Dawa Sherpa of Imagine Nepal Trek and Expeditions, with whom Pasang Dawa works as a senior guide, said Pasang Dawa would not be climbing Everest at least for this spring.
“He [Pasang Dawa] has informed us that he is tired of climbing Everest and wants to take a rest. He says he is least bothered about competition,” said Dawa. “He is not in favour of competition on Everest.”
The Post’s attempts to contact Pasang Dawa were unsuccessful.
Last year, Pasang Dawa, now 47, summited Everest for the 27th time, after his double ascent in a single season. Kami Rita climbed Everest twice to reclaim his record.
Records, titles, deaths and crowds are nowadays synonymous with Everest.
Japan’s Yuichiro Miura and Nepali Min Bahadur Sherchan had their own competition starting in 2008.
That year, Sherchan scaled the peak at the age of 76 years and 340 days and was officially recognised as the oldest to climb the mountain by the Guinness World Records in November 2009.
Sherchan replaced Miura in the Guinness Records. Miura had first climbed Everest in 2003 at the age of 70. He climbed Everest again in May 2008 when he was 75. But this time, Miura failed to set a record as he reached the summit a day after Sherchan achieved the same feat at 76.
But the competition was far from over. Miura again climbed Everest aged 80 in 2013. Everest was now witnessing a clash of two octogenarians. Serchan, at 85, again tried to be the oldest person to climb Everest, but died at base camp in 2017.
Then there is the episode of Sherpas, this one between Apa Sherpa and Phurba Tashi Sherpa.

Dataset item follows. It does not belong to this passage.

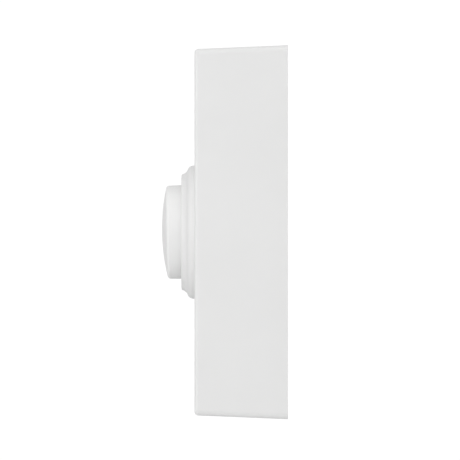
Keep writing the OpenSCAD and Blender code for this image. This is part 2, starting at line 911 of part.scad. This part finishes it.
// Receptacle with its tongue; the mouth faces down
module usb_socket() {
    mouth_y = skin_y(port_z) + wall + 0.1;
    length = 7.3;
    width = 8.94;
    shell = 0.3;
    color(steel)
        translate([0, mouth_y, port_z]) rotate([-90, 0, 0]) {
            difference() {
                linear_extrude(length) polygon(round_rect(width, 2 * usb_half_t, 1.4));
                translate([0, 0, -1]) linear_extrude(length)
                    polygon(round_rect(width - 2 * shell, 2 * (usb_half_t - shell), 1.1));
            }
            translate([-3.3, -0.35, 0.8]) cube([6.6, 0.7, length - 1]);
        }
}

// ---------------------------------------------------------------- camera

module camera_board() {
    color(board_green)
        difference() {
            block(0, camera_y, 23.4, camera_board_h, board_z, board_front);
            at_camera_screws() bar(small_thread_r + 0.05, board_z - 1, board_front + 1);
        }
}

module image_sensor() {
    color(chip_black) translate([0, camera_y, 0]) block(0, 0, 8, 7, board_front, board_front + 1);
}

module lens_holder() {
    color(black_plastic)
        translate([0, camera_y, 0])
            difference() {
                union() {
                    block(0, 0, 2 * holder_half, 2 * holder_half, board_front, board_front + 3);
                    bar(holder_neck_r, board_front + 2.9, holder_top);
                }
                block(0, 0, 9.4, 8.4, board_front - 1, board_front + 1.6);
                bar(barrel_r + 0.02, board_front + 1.5, holder_top + 1);
            }
}

module lens_barrel() {
    step_z = barrel_front - 2.2;
    color(black_plastic)
        translate([0, camera_y, 0])
            rotate_extrude()
                polygon([[rear_lens_r, board_front + 1.8], [barrel_r, board_front + 1.8],
                         [barrel_r, barrel_front - 0.3], [barrel_r - 0.3, barrel_front],
                         [mask_bore_r, barrel_front], [front_lens_r, step_z + 1.4],
                         [front_lens_r, step_z], [rear_lens_r, step_z - 0.6]]);
}

// Front element, rear element and infrared filter
module lens_glass() {
    front = barrel_front - 0.5;
    r = front_lens_r;
    bulge = 1.5;
    big = (r * r + bulge * bulge) / (2 * bulge);
    swing = asin(r / big);
    seat = front - bulge - 0.2;
    color(clear)
        translate([0, camera_y, 0]) {
            rotate_extrude()
                polygon(concat([[0, seat], [r, seat]], crown(front - big, big, 90 - swing, 10)));
            bar(rear_lens_r, seat - 3, seat - 1.4);
            bar(rear_lens_r, board_front + 1.9, board_front + 2.4);
        }
}

module lens_seal() {
    color(rubber_black) translate([0, camera_y, 0]) ring(barrel_r - 0.4, mask_bore_r, barrel_front, mask_z);
}

module ir_board() {
    color(board_green) translate([0, camera_y, 0]) ring(9.3, barrel_r + 0.2, holder_top, holder_top + 0.8);
}

module ir_leds() {
    color(clear)
        translate([0, camera_y, 0])
            for (a = [45, 135, 225, 315])
                rotate(a) translate([ir_ring_r, 0, 0]) {
                    block(0, 0, 2.2, 2.2, holder_top + 0.8, holder_top + 1.3);
                    bar(0.9, holder_top + 1.2, holder_top + 1.9);
                }
}

module light_sensor() {
    color(chip_black) block(0, camera_y + ir_ring_r, 2, 1.6, holder_top + 0.8, holder_top + 1.5);
}

// Ribbon between the two boards, with its sockets
module camera_flex() {
    socket_t = 1;
    ribbon_t = 0.2;
    lower_y = board_top - 3;
    upper_y = camera_y - camera_board_h / 2 + 3;
    color([0.75, 0.45, 0.12]) {
        for (y = [lower_y, upper_y]) block(0, y, 10, 3, board_z - socket_t, board_z);
        block(0, (lower_y + upper_y) / 2, 8, upper_y - lower_y - 2.9,
              board_z - 0.6, board_z - 0.6 + ribbon_t);
    }
}

module camera_screws() {
    color(steel)
        at_camera_screws()
            difference() {
                union() {
                    bar(1.4, board_z - 0.8, board_z);
                    bar(small_thread_r, board_z - 0.1, frame_front);
                }
                translate([0, 0, board_z - 0.8]) cross_recess(0.8, 0.4);
            }
}

module frame_screws() {
    color(steel)
        at_frame_screws()
            difference() {
                union() {
                    bar(1.9, board_z - 1.2, board_z);
                    bar(thread_r, board_z - 0.1, board_z + 8);
                }
                translate([0, 0, board_z - 1.2]) cross_recess(1.1, 0.6);
            }
}

// ---------------------------------------------------------------- loudspeaker

module speaker_inside() {
    rim = 1.2;
    polygon(round_rect(speaker_w - 2 * rim, speaker_h - 2 * rim, 4));
}

module speaker_basket() {
    color(black_plastic)
        translate([0, -speaker_y, 0])
            difference() {
                slab(speaker_z, speaker_front) polygon(round_rect(speaker_w, speaker_h, 5));
                slab(speaker_z + 1, speaker_front + 1) speaker_inside();
                bar(magnet_r, speaker_z - 1, speaker_front);
            }
}

// Diaphragm with a raised centre and a rolled surround
module speaker_cone() {
    z = speaker_front - 1;
    color(grey_plastic)
        translate([0, -speaker_y, 0]) {
            slab(z, z + 0.3) speaker_inside();
            slab(z + 0.2, z + 0.8) difference() {
                polygon(round_rect(speaker_w - 4, speaker_h - 4, 3.4));
                polygon(round_rect(speaker_w - 6, speaker_h - 6, 2.6));
            }
            bar(3.4, z + 0.2, z + 0.7);
        }
}

module speaker_magnet() {
    color(steel) translate([0, -speaker_y, 0]) bar(magnet_r, speaker_z - 1.2, speaker_z + 1.4);
}

module speaker_gasket() {
    color(rubber_black)
        translate([0, -speaker_y, 0])
            slab(speaker_front, front_in)
                difference() {
                    polygon(round_rect(speaker_w, speaker_h, 5));
                    polygon(round_rect(speaker_w - 3, speaker_h - 3, 3.6));
                }
}

module speaker_mesh() {
    color(chip_black)
        translate([0, -speaker_y, 0])
            slab(front_in - 0.15, front_in) polygon(round_rect(speaker_w - 3.4, speaker_h - 3.4, 3.4));
}

// ---------------------------------------------------------------- battery

module battery_pack() {
    color([0.13, 0.27, 0.5])
        slab(battery_z, battery_z + battery_t)
            translate([0, (battery_top + battery_bottom) / 2])
                polygon(round_rect(battery_w, battery_top - battery_bottom, 2.5));
}

module battery_pad() {
    color(rubber_grey) block(0, (battery_top + battery_bottom) / 2, battery_w - 8, 50, cover_in, battery_z);
}

// Two wires from the pack's lower edge to the plug on the board
module battery_leads() {
    plug_z = board_z - 1.5;
    start_z = battery_z + battery_t - 2;
    wire_r = 0.6;
    rise = plug_z - start_z;
    drop = [[0, 0], [-1.2, 0], [-2.6, 0.2], [-3.8, 0.7], [-4.8, 1.6], [-5.7, 2.35],
            [-6.8, rise], [-7.8, rise]];
    for (sx = sides)
        color(sx < 0 ? [0.7, 0.1, 0.1] : [0.08, 0.08, 0.08])
            tube([for (p = drop) [15 + sx, battery_bottom + p[0], start_z + p[1]]], wire_r, 8);
}

module battery_plug() {
    color(milky) block(15, battery_bottom - 10.8, 6, 6, board_z - 2.6, board_z);
}

stand() wall_plate();
stand() plate_insert();
stand() front_housing();
stand() bezel_ring();
stand() light_ring();
stand() lens_window();
stand() window_mask();
stand() pir_lens();
stand() pir_hood();
stand() rear_cover();
stand() rear_gasket();
stand() inner_frame();
stand() lens_barrel();
stand() lens_glass();
stand() lens_holder();
stand() lens_seal();
stand() image_sensor();
stand() camera_board();
stand() ir_board();
stand() ir_leds();
stand() light_sensor();
stand() camera_flex();
stand() main_board();
stand() board_chips();
stand() shield_can();
stand() wifi_antenna();
stand() ring_leds();
stand() pir_sensor();
stand() microphone();
stand() microphone_boot();
stand() switch_body();
stand() reset_switch();
stand() usb_socket();
stand() speaker_basket();
stand() speaker_cone();
stand() speaker_magnet();
stand() speaker_gasket();
stand() speaker_mesh();
stand() battery_pack();
stand() battery_pad();
stand() battery_leads();
stand() battery_plug();
stand() terminal_screws();
stand() terminal_plates();
stand() terminal_pins();
stand() cover_screws();
stand() frame_screws();
stand() camera_screws();
stand() hinge_pin();
stand() button_spring();
stand() button_cap();
stand() switch_plunger();
stand() screw_o_ring();
stand() security_screw();
stand() reset_button();
stand() port_door();
stand() port_plug();
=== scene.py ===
import json
import math

import bmesh
import bpy
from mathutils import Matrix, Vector


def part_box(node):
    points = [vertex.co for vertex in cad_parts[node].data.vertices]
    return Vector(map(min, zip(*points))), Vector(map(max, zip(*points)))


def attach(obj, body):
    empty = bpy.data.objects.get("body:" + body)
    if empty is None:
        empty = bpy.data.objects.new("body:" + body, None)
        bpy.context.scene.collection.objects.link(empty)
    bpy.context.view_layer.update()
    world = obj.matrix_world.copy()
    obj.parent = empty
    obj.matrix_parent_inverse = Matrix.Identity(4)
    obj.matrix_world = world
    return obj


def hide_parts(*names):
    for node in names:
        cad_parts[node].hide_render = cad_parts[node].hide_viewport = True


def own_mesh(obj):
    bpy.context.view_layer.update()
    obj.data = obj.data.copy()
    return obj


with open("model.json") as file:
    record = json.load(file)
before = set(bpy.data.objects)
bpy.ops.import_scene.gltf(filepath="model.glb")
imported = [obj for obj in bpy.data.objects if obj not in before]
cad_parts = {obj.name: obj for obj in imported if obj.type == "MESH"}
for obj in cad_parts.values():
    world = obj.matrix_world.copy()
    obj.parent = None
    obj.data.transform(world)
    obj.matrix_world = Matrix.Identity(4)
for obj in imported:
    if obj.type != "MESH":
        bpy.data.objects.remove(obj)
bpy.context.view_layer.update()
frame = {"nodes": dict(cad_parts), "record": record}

MM = 0.001
nodes = frame["nodes"]


# ---------------------------------------------------------------- node helpers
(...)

Apa made his 21st Everest summit in May 2011 then retired after a promise to his wife to stop climbing after 21 ascents.
He was still the joint holder of the world record of Mount Everest summits as of 2017, with Phurba Tashi and Kami Rita Sherpa, but Kami Rita Sherpa broke the record in 2018.
In 2017, Kami Rita became the third person to reach the summit of Everest 21 times, and subsequently, in 2018, took the title from Apa and Phurba Tashi and became the world record holder.
Kami Rita’s mountaineering journey began in 1992 when he joined an expedition to Everest as a porter. He, however, made his first Everest ascent on May 13, 1994, aged 24.
Since then, he has been climbing Everest almost every year.
Kami Rita climbed Everest twice each in 2009, 2010, 2013, 2019 and 2023.
Pasang Dawa came into the limelight after he made double ascents for two consecutive years—in 2018 and 2019. Everest was closed in 2020 due to the pandemic. In 2022 and 2023, Pasang Dawa again made a double ascent.
Born in Pangboche, a village near the Everest base camp, Pasang Dawa first summited Everest in 1998.
He recorded a single climb on Everest in 1999, 2002, 2003, 2004, 2008, 2009, 2011, 2012, 2016 and 2017.
He climbed Everest twice each in 2001, 2007, 2010, 2013, 2018, 2019, 2022 and 2023.
This year, Nepal’s Department of Tourism has issued Everest climbing permits for 414 fee-paying individuals, down from a record 479 last year.
A climbing permit for Everest costs $11,000 for a foreigner and Rs75,000 for a Nepali.
Nepali high-altitude Sherpa guides helping climbers are not required to pay fees.
More than 8,000 mountaineers have climbed Everest from the Nepal side since Tenzing Norgay Sherpa and New Zealander Edmund Hillary first set foot atop the world’s highest peak in May 1953.